A Ilha da Bela Vista encontra-se desde o mês de Novembro em obras de reabilitação / requalificação através da implementação de um Programa de Arquitectura Básica Participada, no âmbito do projecto desenvolvido entre o Laboratório de Habitação Básica e o Gabinete de Arquitectura IMAGO. Este programa tem como coordenadores Fernando Matos Rodrigues (Lahb), Ant. Jorge Fontes e André Fontes (Imago), numa relação institucional com a Câmara Municipal do Porto (Pelouros de Habitação, Urbanismo e da Cultura) e a Associação de Moradores da Ilha da Bela Vista.

O programa de reabilitação da Ilha da Bela Vista obedeceu a um trabalho de equipa transdisciplinar de pesquisa na definição e na procura de uma solução projectual que conduzisse a um plano de requalificação de todas as casas, de todos os espaços colectivos na ilha em função das aspirações e expectativas dos seus moradores.

Estava-mos perante um problema de intervenção, de transformação de um conjunto de casas, integradas em banda, com tipologias diferenciadas, com espaços exteriores singulares onde se organizava e estruturava a vida de uma comunidade secular. Neste sentido, toda a intervenção devia ter como orientação esse fio de memória enquanto exercício de incorporação de habitus, de usos, de apropriações, de forças, de presenças, de formas de apropriação e de organização de todo um espaço que se quer habitável a uma comunidade singular. 

A procura de uma solução arquitectónica de reabilitação/renovação da Ilha da Bela Vista, partiu sempre desta valorização interactiva do contexto-ilha com o contexto rua-cidade. Sempre na tentativa de compreender e interpretar as formas como estes moradores resolviam os seus problemas do habitar e a partir daí incorporavam uma qualidade de viver que lhes era necessária.

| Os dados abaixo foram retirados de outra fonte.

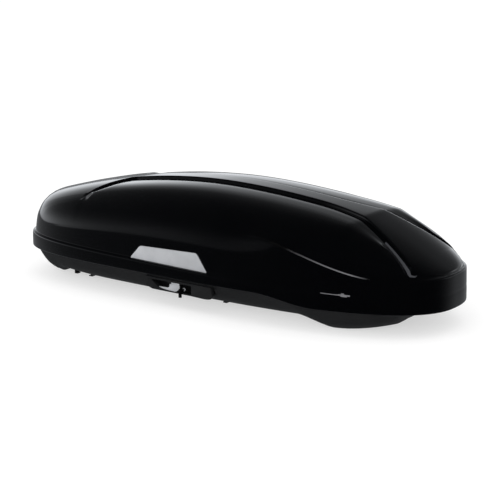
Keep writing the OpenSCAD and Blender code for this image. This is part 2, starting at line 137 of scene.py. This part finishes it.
def floor_f(x):
    nose = np.minimum(72, 30 * np.maximum(0, (x - 600) / 200) ** 1.7 + 32 * sm(800, 870, x))
    return FLOOR * (1 - sm(455, 590, x)) - 24 * (1 - sm(-800, -730, x)) + nose


def lip_d(x):
    return 20 - 15 * sm(740, 860, x)


def k_of_t(t):
    return LIK * (1 - np.clip(t, 0, 1) ** 3.37) ** (1 / 2.78)


def t_of_k(k):
    return np.maximum(0, 1 - np.minimum(1, k / LIK) ** 2.78) ** (1 / 3.37)


class Plan:
    """Stations round half of the outline, from tail to nose."""

    def __init__(self, half):
        u = np.linspace(0, 1, half + 1)
        share = 1 - 0.5 * u ** 4 - 0.5 * u * u
        rear = np.arccos(np.clip(share ** (PR / 2), 0, 1))
        nose = np.pi - np.arccos(np.clip(share ** (PN / 2), 0, 1))
        self.th = np.concatenate([rear, nose[:-1][::-1]])
        self.n = len(self.th) - 1
        self.rear = np.arange(self.n + 1) <= half

    def x(self, er, ef):
        c = np.abs(np.cos(self.th))
        return np.where(self.rear, X0 - (L / 2 + X0 - er) * c ** (2 / PR), X0 + (L / 2 - X0 - ef) * c ** (2 / PN))

    def w(self, x, o):
        th = np.clip(self.th, self.th[1], self.th[-2])
        q = np.where(self.rear, QR, QN)
        return (HB - o) * np.sin(th) ** (2 / q) * (1 - 0.029 * np.maximum(0, (X0 - x) / (L / 2 + X0)) ** 2)

    def points(self, x, y, z):
        y = y.copy()
        y[0] = y[-1] = 0
        return np.stack([x, y, z], -1)


def rear_inset(t):
    return 13 + 6 * t + 22 * (1 - math.sqrt(1 - t ** 5))


def lid_rings(plan, o):
    """Rings of the lid skin from the rim to the roof middle; o is how far inside the outer skin."""
    rings = []

    def draft(x, z):
        """Inset of the plain nose wall, straight from the rim to the bumper edge."""
        return NOSE_DRAFT * (z - rim_z(x)) / (edge_z(x) - EDGE_BELOW - rim_z(x))

    def band(inset, zf, ledge=False):
        x = plan.x(inset + o, min(inset, 2.0) + o)
        w = plan.w(x, o)
        f = 1 - sm(LEDGE_FROM, LEDGE_TO, x)
        deep = 1 - (0.5 * sm(STRAIGHT_FROM, STRAIGHT_TO, x) if inset > 5 else 0)
        step = inset * deep * f + draft(x, zf(x)) * (1 - f) if ledge else inset
        rings.append(plan.points(x, w * (1 - step / HB), zf(x)))

    band(3.4, lambda x: rim_z(x) + 0.3)
    band(1.2, lambda x: rim_z(x))
    band(0.3, lambda x: rim_z(x) + 1.2)
    band(0.0, lambda x: rim_z(x) + 5)
    band(0.3, lambda x: mix(rim_z(x), band_z(x), 0.5), True)
    band(0.8, lambda x: band_z(x) - 10, True)
    band(1.4, lambda x: band_z(x) - 4.5, True)
    band(3.4, lambda x: band_z(x) - 1.4, True)
    band(8.0, lambda x: band_z(x) + 0.4, True)
    band(12.2, lambda x: band_z(x) + 1.4, True)
    band(LEDGE_DEPTH, lambda x: band_z(x) + BAND_TOP, True)

    def upper(t_nom, ef, fn):
        x = plan.x(rear_inset(t_nom) + o if t_nom > 0.03 else 8 + 170 * t_nom + o, ef + o)
        w = plan.w(x, o)
        foot = foot_z(x) - o
        top = np.maximum(roof_z(x) - o, foot + 1)
        rings.append(plan.points(x, *fn(x, w, foot, top)))

    def side(a):
        def fn(x, w, foot, top):
            z4 = edge_z(x) - EDGE_BELOW - o
            z = mix(band_z(x) + BAND_TOP, z4, a)
            b = sm(STRAIGHT_FROM, STRAIGHT_TO, x)
            k = mix(k_of_t((z - foot) / (top - foot)), 1 - draft(x, z) / HB, b)
            f = 1 - sm(LEDGE_FROM, LEDGE_TO, x)
            k0 = 1 - (LEDGE_DEPTH * (1 - 0.5 * b) * f + draft(x, z) * (1 - f)) / HB
            return w * mix(k0, k, min(1, a / 0.42) ** 0.75 if a < 0.42 else 1), z
        return fn

    for a in (0.06, 0.13, 0.22, 0.32, 0.45, 0.6, 0.75, 0.9):
        upper(0.03 + 0.22 * a if a < 0.5 else 0.14 + 0.48 * (a - 0.5), 1.5 + 2 * a, side(a))

    def lip(dz, share, tuck):
        """Round-over of the bumper edge: share of the way from the wall to the shelf."""
        def fn(x, w, foot, top):
            z5 = edge_z(x) + EDGE_ABOVE - o
            k5 = k_of_t(np.minimum(0.9, (z5 - foot) / (top - foot)))
            z4 = edge_z(x) - EDGE_BELOW - o
            k4 = mix(k_of_t((z4 - foot) / (top - foot)), 1 - NOSE_DRAFT / HB, sm(STRAIGHT_FROM, STRAIGHT_TO, x))
            b = sm(120, 420, x)
            z = mix(mix(z4, z5, share), edge_z(x) + dz - o, b)
            return w * mix(mix(k4, k5, share), mix(k4, k5, tuck), b), z
        return fn

    round_over = ((-6, 0.0, 0.0, 0.38, 3.5), (-2.6, 0.3, 0.02, 0.386, 3.7), (-0.8, 0.45, 0.10, 0.392, 4.4),
                  (0.2, 0.6, 0.26, 0.398, 5.8), (0.9, 0.75, 0.5, 0.405, 7.8), (1.4, 0.9, 0.8, 0.412, 10.2),
                  (2.2, 1.0, 1.0, 0.42, 12))
    for dz, share, tuck, t_nom, ef in round_over:
        upper(t_nom, ef, lip(dz, share, tuck))

    def shoulder(a, part):
        """Shelf and roof: the rise over the shelf, the roof outside a channel, the channel, the middle panel."""
        def fn(x, w, foot, top):
            z5 = edge_z(x) + EDGE_ABOVE - o
            t5 = np.minimum(0.9, (z5 - foot) / (top - foot))
            g0 = chan_y(x)
            e = sm(760, 870, x)
            y8 = np.maximum(0.66 * w, np.minimum(g0 + 30, mix(0.92, 0.963, e) * w))
            t8 = t_of_k(y8 / w)
            g = np.minimum(g0, mix(0.9, 0.955, e) * y8)
            s = np.minimum(1, g / 40)
            cw = np.minimum(CHANNEL_W * s * chan_lean(x), (y8 - g) / 1.3)
            if part == "rise":
                t = mix(t5, np.maximum(t5 + 0.01, t8), a)
                return w * k_of_t(t), foot + t * (top - foot)
            if part == "roof":
                y, dip = mix(y8, g + cw * 1.25, a), 0.57 * a * a * (3 - 2 * a)
            elif part == "channel":
                y, dip = g - a[0] * cw, a[1]
            else:
                y, dip = (g - cw * 1.25) * (1 - a), 0
            return y, foot + t_of_k(y / w) * (top - foot) - dip * chan_depth(x)
        return fn

    for a in (0.08, 0.25, 0.5, 0.75, 1.0):
        upper(0.42 + 0.12 * a, 12.2 + 3.4 * a, shoulder(a, "rise"))
    for a in (0.2, 0.4, 0.6, 0.8, 1.0):
        upper(0.55 + 0.18 * a, 15.6 + 3.6 * a, shoulder(a, "roof"))
    profile = ((-1.0, 0.6), (-0.9, 0.66), (-0.8, 0.78), (-0.7, 0.92), (-0.58, 1.0), (0.0, 1.0), (0.6, 1.0),
               (0.68, 0.93), (0.74, 0.7), (0.84, 0.3), (0.92, 0.08), (1.02, 0.01), (1.25, 0.0))
    for n, across_and_dip in enumerate(profile):
        upper(0.731 + 0.0006 * n, 19.4 + 0.25 * n, shoulder(across_and_dip, "channel"))
    for a in (0.15, 0.35, 0.55, 0.75, 0.9):
        upper(0.745 + 0.24 * a, 22.6 + 2.4 * a, shoulder(a, "panel"))
    upper(0.999, 25.2, shoulder(1.0, "panel"))
    return rings


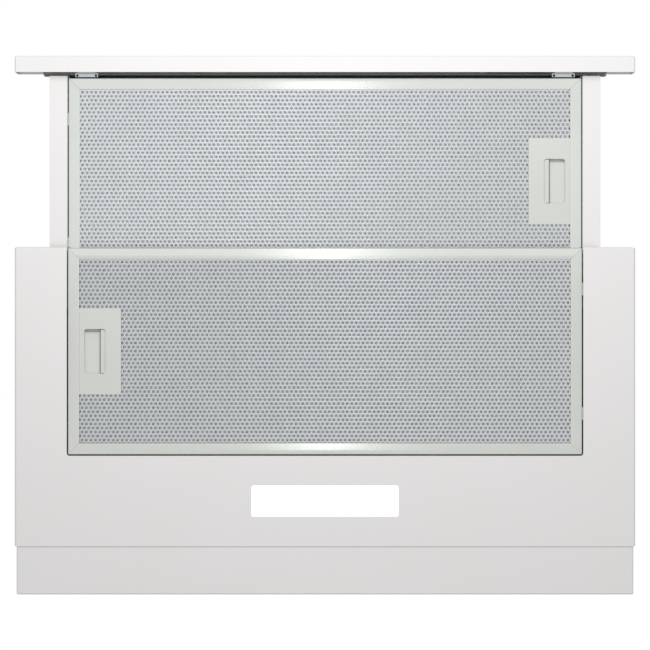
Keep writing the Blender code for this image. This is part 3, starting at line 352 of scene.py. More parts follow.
rear_wall = add_box("inner_rear_wall", (pan_low.x + SHEET, inner_wall - SHEET, pan_low.z + SHEET),
                    (pan_high.x - SHEET, inner_wall, -SHEET))
join(pan, rear_wall)
round_edges(pan, 0.00025)
fit(pan, white_coat, "hood", "painted_steel", "base_pan")


# ---- Wall spacer -------------------------------------------------------------------------------
# A second folded steel tray that slides inside the back of the pan and closes the gap to the wall.
# Same 1 mm sheet and powder coat as the pan; its rear wall has the two keyholes of a wall hook.
spacer_low, spacer_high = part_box("rear_spacer")
spacer = fold_box("wall_spacer_tray", spacer_low, spacer_high, ("-y",), 0.0015, 4, SHEET)
key_z = (spacer_low.z + spacer_high.z) / 2
hole_z = key_z - 0.004
near, beyond = spacer_high.y - 0.003, spacer_high.y + 0.002
for key_x in (-0.2, 0.2):
    cut_out(spacer, add_rod("keyhole", (key_x, near, hole_z), (key_x, beyond, hole_z), 0.0045))
    cut_out(spacer, add_box("keyhole_slot", (key_x - 0.0022, near, hole_z),
                            (key_x + 0.0022, beyond, key_z + 0.008)))
round_edges(spacer, 0.00025)
fit(spacer, white_coat, "wall_spacer", "painted_steel", "rear_spacer")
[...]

 Fosse o uso de persianas, os cobertos de entrada nas casas, os bancos no exterior, as portas com janelas, o uso de cortinas em substituição de paredes e de portas, possibilitando ganhos de espaço e de ambiente, a complexidade e a diversidade dos espaços interiores, dotados de funções múltiplas. 



















As obras dizem respeito à implementação da 1.ª fase de reabilitação da Ilha da Bela Vista, Rua D. João IV, Bonfim - Porto.